With so many niche elements, the notion of bringing together a holistic digital twin, tracking all inputs, may be far-fetched for the time being. Fortunately, there are already use-cases for DNV GL’s technology which are bringing value to customers. One of these is digital commissioning, using software modelling to get disparate systems on a newbuild to play nice with one another. “If you talk to shipyards, things typically go wrong; connections go wrong, in particular the integration of the control software goes wrong, and the system does not work as a result.
“Today, our 3D modelling might come from construction of the vessel; we model the behaviour of components but also integrate them. In a virtual commissioning case, we use this to build a control system, referring to use cases and operational planning. So, suppose you have a ship with a crane, and you want to use the crane in a different operational strategy than the manufacturer anticipated; we are building systems, which will allow owners to do this.”

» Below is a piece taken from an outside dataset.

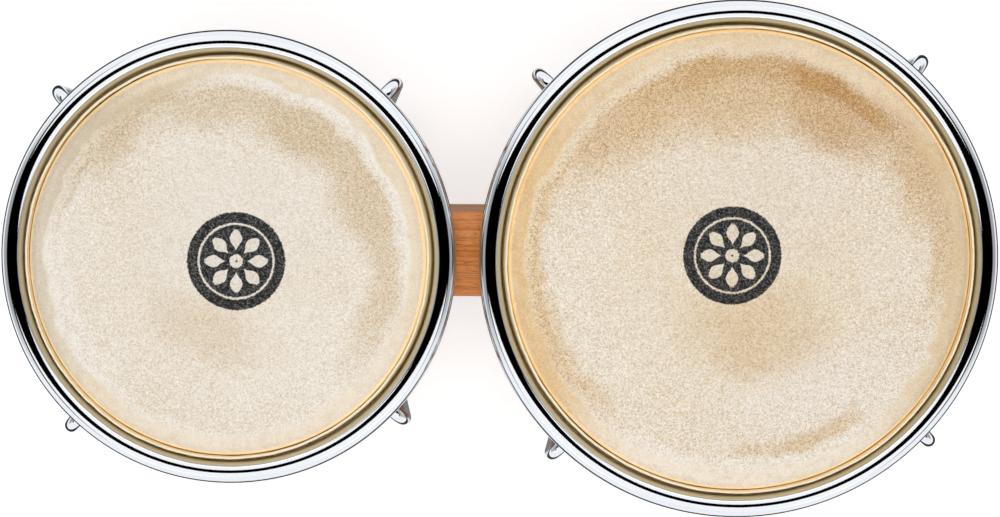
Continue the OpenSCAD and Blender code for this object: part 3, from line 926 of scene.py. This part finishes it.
def make_nut(hook):
    rows = hex_rows(NUT_FLATS, NUT_H, NUT_BORE_R)
    shape = Shape().grid(rows, hook.on_rod(WASHER_T + NUT_H), closed=True)
    stand_for(shape.object(f"{hook.nut}_hex", CHROME, 25), hook.nut, "chrome", hook.nut)


def make_washers(drum):
    shape = Shape()
    for hook in drum.hooks:
        shape.lathe(disc_outline(WASHER_R, 0, WASHER_T, ROD_R + FIT_GAP), 64, hook.on_rod(WASHER_T))
    stand_for(shape.object(f"{drum.name}_plain_washers", ZINC), "root", "zinc_steel", drum.node("washers"))


def make_ring(drum):
    """The ring under the shell: a lip, a rounded corner, a leaning wall and a beaded top."""
    wall_low, wall_high = drum.outer_r(drum.foot_z) + FIT_GAP, drum.outer_r(drum.ring_top) + FIT_GAP
    bead = 0.9 * RING_SHEET
    bead_z = drum.ring_top - bead
    soft = 0.4 * MM
    outline = [
        *arc((drum.foot_r - LIP_W + soft, soft), soft, 270, 180, 3),
        *arc((drum.foot_r - LIP_W + soft, RING_SHEET - soft), soft, 180, 90, 3),
        (wall_low, RING_SHEET),
        (wall_high, bead_z),
        *arc((wall_high + bead, bead_z), bead, 180, -60, 18),
        (drum.outer_r(bead_z - 2 * bead) + FIT_GAP + RING_SHEET, bead_z - 2 * bead),
        (wall_low + RING_SHEET, RING_SHEET),
        *arc((wall_low, RING_SHEET), RING_SHEET, 0, -90, 8)[1:],
    ]
    ring = Shape().lathe(outline, 300, drum.upright()).object(f"{drum.name}_foot_ring", CHROME)
    stand_for(ring, "root", "chrome", drum.node("bottom_ring"))


def ear_rows(reach):
    """An ear with a hole for the rod, from its rounded end to its wide root at -X."""
    soft = 0.5 * MM

    def flare(t, side):
        return -reach * (1 - t), side * (EAR_R + (EAR_ROOT - EAR_R) * (1 - t) ** 2.2)

    def drawn_in(x, y):
        share = 1 - soft / max(hypot(x, y), soft)
        return x * share, y * share

    shares = np.linspace(0.15, 0.9, 7)
    root_x = -(reach + 1.2 * MM)
    outer = [(root_x, EAR_ROOT), *[flare(t, 1) for t in shares], *arc((0, 0), EAR_R, 90, -90, 24)]
    outer += [*[flare(t, -1) for t in shares[::-1]], (root_x, -EAR_ROOT)]
    hole = arc((0, 0), ROD_R + FIT_GAP, 180, -180, len(outer) - 1)
    shrunk = [drawn_in(x, y) for x, y in outer]
    lines = ((hole, 0), (shrunk, 0), (outer, soft), (outer, EAR_T - soft), (shrunk, EAR_T), (hole, EAR_T))
    return [[(x, y, z) for x, y in line] for line, z in lines]


def weld_rows(drum, hook, face):
    """A weld bead where an ear's face, at a height above its underside, meets the ring."""
    spread = asin(EAR_ROOT / (drum.outer_r(hook.foot.z) + RING_SHEET)) * 0.96
    steps = np.linspace(-spread, spread, 60)
    sizes = 1.1 * MM * (1 + 0.10 * np.sin(steps * 900)) * np.clip((spread - np.abs(steps)) / 0.02, 0.25, 1)
    level = hook.foot.z + face
    r = drum.outer_r(level) + FIT_GAP + RING_SHEET + 0.1 * MM
    rows = []
    for a, size in zip(steps, sizes):
        z = level + (hook.foot_x - r * cos(a)) * tan(hook.tilt)
        ring = [(r + size * cos(b), z + size * sin(b)) for b in 2 * pi * np.arange(10) / 10]
        rows.append([(reach * cos(a), reach * sin(a), high) for reach, high in ring])
    return rows


def make_ears(drum):
    """The four ears, and the weld beads that hold them to the ring."""
    ears, beads = Shape(), Shape()
    for hook in drum.hooks:
        reach = hook.foot_x - drum.outer_r(hook.foot.z) - FIT_GAP - RING_SHEET
        ears.grid(ear_rows(reach), hook.on_rod(0), closed=True)
        for face in (0.1 * MM, EAR_T - 0.1 * MM):
            beads.grid(weld_rows(drum, hook, face), hook.plane())
    ears.add(beads.points, beads.faces)
    piece = ears.object(f"{drum.name}_welded_ears", CHROME)
    stand_for(piece, "root", "chrome", drum.node("ring_ears"))


STAVES = {"macho": 12, "hembra": 14}
GROOVE_HALF = 0.0022  # radians
GROOVE_DEPTH = 0.18 * MM


def make_shell(drum):
    """The staves: sectors of the shell's outline with a fine V-groove at every glue line."""
    top_r = drum.edge_x + EDGE_R - SEAT_GAP
    round_r = EDGE_R - SEAT_GAP
    bevel_top = np.array((drum.edge_x, drum.edge_z)) + round_r * np.array((-1, 1)) / sqrt(2)
    run = bevel_top[0] - (top_r - EDGE_WALL)
    soft = 1 * MM
    outline = [
        (drum.foot_in + soft, drum.foot_z), (drum.foot_r - soft, drum.foot_z),
        (drum.foot_r, drum.foot_z + soft),
        *[(drum.outer_r(z), z) for z in np.linspace(drum.foot_z, drum.edge_z, 12)[1:]],
        *arc((drum.edge_x, drum.edge_z), round_r, 0, 135, 12)[1:],
        tuple(bevel_top - run), (drum.foot_in, drum.foot_z + soft),
    ]
    staves = STAVES[drum.name]
    pitch = 2 * pi / staves

    def grooved(rows, angles):
        """Pulls the columns beside the joints up to them, and sinks the joints a little."""
        middle = (angles[0] + angles[-1]) / 2
        for i, side in ((0, -1), (-1, 1)):
            radius = np.hypot(rows[i][:, 0], rows[i][:, 1])
            inner = 1 if i == 0 else -2
            edge = middle + side * (pitch / 2 - GROOVE_HALF)
            rows[inner][:, 0], rows[inner][:, 1] = radius * cos(edge), radius * sin(edge)
            outside = np.clip((radius - (drum.foot_in + 8 * MM)) / MM, 0, 1)
            rows[i][:, :2] *= (1 - GROOVE_DEPTH * outside / radius)[:, None]
        return rows

    shape = Shape()
    for i in range(staves):
        sweep = (i * pitch - pitch / 2, i * pitch + pitch / 2)
        shape.lathe(outline, 12, drum.to_block(), grooved, sweep, mark=(i + 0.5) / staves)
    piece = shape.object(f"{drum.name}_staves", shell_wood(drum), 30)
    stand_for(piece, "root", "shell_wood", drum.node("shell_staves"))


def make_block():
    """The centre block: a rounded bar whose hollow ends fit the two shells."""
    low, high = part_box("center_block")
    soft, wide = BLOCK_EDGE_R, (high.y - low.y) / 2
    corners = ((wide - soft, high.z - soft, 0), (-wide + soft, high.z - soft, 90),
               (-wide + soft, low.z + soft, 180), (wide - soft, low.z + soft, 270))
    outline = [point for cy, cz, start in corners for point in arc((cy, cz), soft, start, start + 90, 8)]
    middle_z = (low.z + high.z) / 2

    def ends(y, z):
        left = MACHO.x + sqrt((MACHO.outer_r(z) + FIT_GAP) ** 2 - y * y)
        right = HEMBRA.x - sqrt((HEMBRA.outer_r(z) + FIT_GAP) ** 2 - y * y)
        return left, right

    def row(shrink, share, inset=0.0):
        """The bar's section, shrunk, at a share of the way across."""
        made = []
        for y, z in outline:
            y, z = y * shrink, middle_z + (z - middle_z) * shrink
            left, right = ends(y, z)
            made.append((left + inset + share * (right - left - 2 * inset), y, z))
        return made

    shrinks = (0.02, 0.25, 0.5, 0.75, 0.97)
    rows = [row(s, 0) for s in shrinks]
    rows += [row(1, share, 0.6 * MM) for share in np.linspace(0, 1, 16)]
    rows += [row(s, 1) for s in shrinks[::-1]]
    piece = Shape().grid(rows).object("block_between_drums", BLOCK_WOOD, 30)
    stand_for(piece, "root", "block_wood", "center_block")


def make_bolts(drum):
    """The mounting bolts with turned hexagonal heads, and the split lock washers under them."""
    points = node_points(drum.node("mounting_bolts"))
    middle = (points[:, 2].min() + points[:, 2].max()) / 2
    bolts, washers = Shape(), Shape()
    for half in (points[points[:, 2] < middle], points[points[:, 2] >= middle]):
        z = (half[:, 2].min() + half[:, 2].max()) / 2
        along = (half[:, 0] - drum.x) * cos(radians(drum.block_side))
        head, tip = along.min(), along.max()
        level = drum.to_block() @ shift(head, 0, z) @ spin(pi / 2, "Y")
        bolts.grid(hex_rows(BOLT_FLATS, BOLT_HEAD_H, 0), level)
        bolts.lathe(disc_outline(BOLT_R, BOLT_HEAD_H - 0.5 * MM, tip - head, soft=0.8 * MM), 32, level)
        seat = level @ shift(0, 0, BOLT_HEAD_H)
        gap = radians(7)
        inner = BOLT_R + 0.4 * MM
        section = [(inner, 0), (LOCK_WASHER_R, 0), (LOCK_WASHER_R, LOCK_WASHER_T), (inner, LOCK_WASHER_T)]
        washers.lathe(section, 60, seat, sweep=(gap, 2 * pi - gap))
    bolt_piece = bolts.object(f"{drum.name}_hex_bolts", ZINC, 25)
    stand_for(bolt_piece, "root", "zinc_steel", drum.node("mounting_bolts"))
    washer_piece = washers.object(f"{drum.name}_split_washers", ZINC, 30, bevel=0.25 * MM)
    stand_for(washer_piece, "root", "zinc_steel", drum.node("lock_washers"))


def paint_node(node, material):
    """Gives a CAD node that stays as it is a better material."""
    mesh = frame["nodes"][node].data
    mesh.materials.clear()
    mesh.materials.append(material)


for drum in DRUMS:
    make_skin(drum)
    make_rim(drum)
    make_ring(drum)
    make_ears(drum)
    make_shell(drum)
    make_washers(drum)
    make_bolts(drum)
    for hook in drum.hooks:
        make_rod(hook)
        make_nut(hook)
    paint_node(drum.node("flesh_hoop"), ZINC)
    paint_node(drum.node("backing_plate"), ZINC)
    paint_node(drum.node("block_inserts"), BRASS)
make_block()

# ---- Floor, light and camera ----

STUDIO = Vector((0, 0, MACHO.rim_top))
CAMERA_H = 0.85  # above the rims
CAMERA_TILT = radians(4.44)  # past straight down
CAMERA_ROLL = radians(-0.30)
SENSOR_W = 36
PX = 0.4371 * MM  # one pixel at the rims
IMAGE_W = 1000
BOX_H = 1.15  # the softboxes' height above the rims
BOX_W, BOX_D, BOX_GAP = 2.4, 1.5, 0.66  # their size, and the gap between them
BOX_POWER = 12
FILL_W, FILL_POWER = 0.5, 4.8
AMBIENT = 0.2
SIDE_WALL, END_WALL = 0.42, 1.05  # how bright the studio's walls are in the chrome
FLOOR_HALF = 6.0


def make_floor():
    corners = [(x * FLOOR_HALF, y * FLOOR_HALF, 0) for x, y in ((-1, -1), (1, -1), (1, 1), (-1, 1))]
    Shape().add(corners, [(0, 1, 2, 3)]).object("studio_floor", pale_floor())


def softbox(name, place, size, power, shiny=True):
    """A lamp that faces straight down."""
    light = bpy.data.lights.new(name, "AREA")
    light.shape, light.size, light.size_y, light.energy = "RECTANGLE", *size, power
    lamp = bpy.data.objects.new(name, light)
    lamp.location = place
    lamp.visible_camera = False
    lamp.visible_glossy = shiny
    SCENE.collection.objects.link(lamp)


def make_world():
    """Even white, but in the chrome it is dark overhead and pale low down, paler to the front and back than
    to the sides."""
    world = bpy.data.worlds.new("studio")
    world.use_nodes = True
    world.node_tree.nodes.clear()
    g = Graph(world.node_tree)
    white = (1, 1, 1, 1)
    _, depth, height = g.parts(g.node("TexCoord", {}).outputs["Generated"])
    wall = g.band(g.math("ABSOLUTE", depth), 0.2, 0.55, SIDE_WALL, END_WALL)
    glow = g.times(wall, g.band(height, 0.50, 0.60, 1.0, 0.0))
    even = g.node("Background", {0: white, 1: AMBIENT}).outputs[0]
    shiny = g.node("Background", {0: (0.94, 0.97, 1, 1), 1: glow}).outputs[0]
    seen = g.node("Background", {0: white}).outputs[0]
    rays = g.node("LightPath", {}).outputs
    lit = g.node("MixShader", {0: rays["Is Glossy Ray"], 1: even, 2: shiny}).outputs[0]
    backdrop = g.node("MixShader", {0: rays["Is Camera Ray"], 1: lit, 2: seen}).outputs[0]
    g.node("OutputWorld", {0: backdrop})
    SCENE.world = world


def make_camera():
    camera = bpy.data.cameras.new("camera")
    camera.sensor_width = SENSOR_W
    camera.lens = SENSOR_W * CAMERA_H / (PX * IMAGE_W)
    camera.clip_start, camera.clip_end = 0.05, 30
    eye = bpy.data.objects.new("camera", camera)
    aim = STUDIO + Vector((0.1, 0.9, 0)) * MM
    ahead = Vector((0, -sin(CAMERA_TILT), -cos(CAMERA_TILT)))
    up = Vector((0, cos(CAMERA_TILT), -sin(CAMERA_TILT)))
    up.rotate(Matrix.Rotation(CAMERA_ROLL, 3, ahead))
    right = ahead.cross(up)
    turned = Matrix((right, up, -ahead)).transposed().to_4x4()
    eye.matrix_world = Matrix.Translation(aim - ahead * CAMERA_H) @ turned
    SCENE.collection.objects.link(eye)
    SCENE.camera = eye


make_floor()
for side, name in ((1, "back_softbox"), (-1, "front_softbox")):
    place = STUDIO + Vector((0, side * (BOX_GAP / 2 + BOX_D / 2), BOX_H))
    softbox(name, place, (BOX_W, BOX_D), BOX_POWER)
softbox("overhead_fill", STUDIO + Vector((0, 0, BOX_H)), (FILL_W, FILL_W), FILL_POWER, shiny=False)
make_world()
make_camera()
SCENE.view_settings.view_transform = "Standard"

Part of this is to do with simulation, a key element, also, in IHC’s dredging route planning. With DNV GL’s OpenSimulation platform, vessels will be able to benefit from operational data passed to shore. “We are building the infrastructure to simulate the behaviour of complex vessels,” Cabos said. With better inputs of vessel operating data as sensors improve, combined with the heightened connectivity capabilities of 5G, risk can be effectively exported to the digital twin, making it possible to experiment with different use case scenarios and yield operational improvements over time.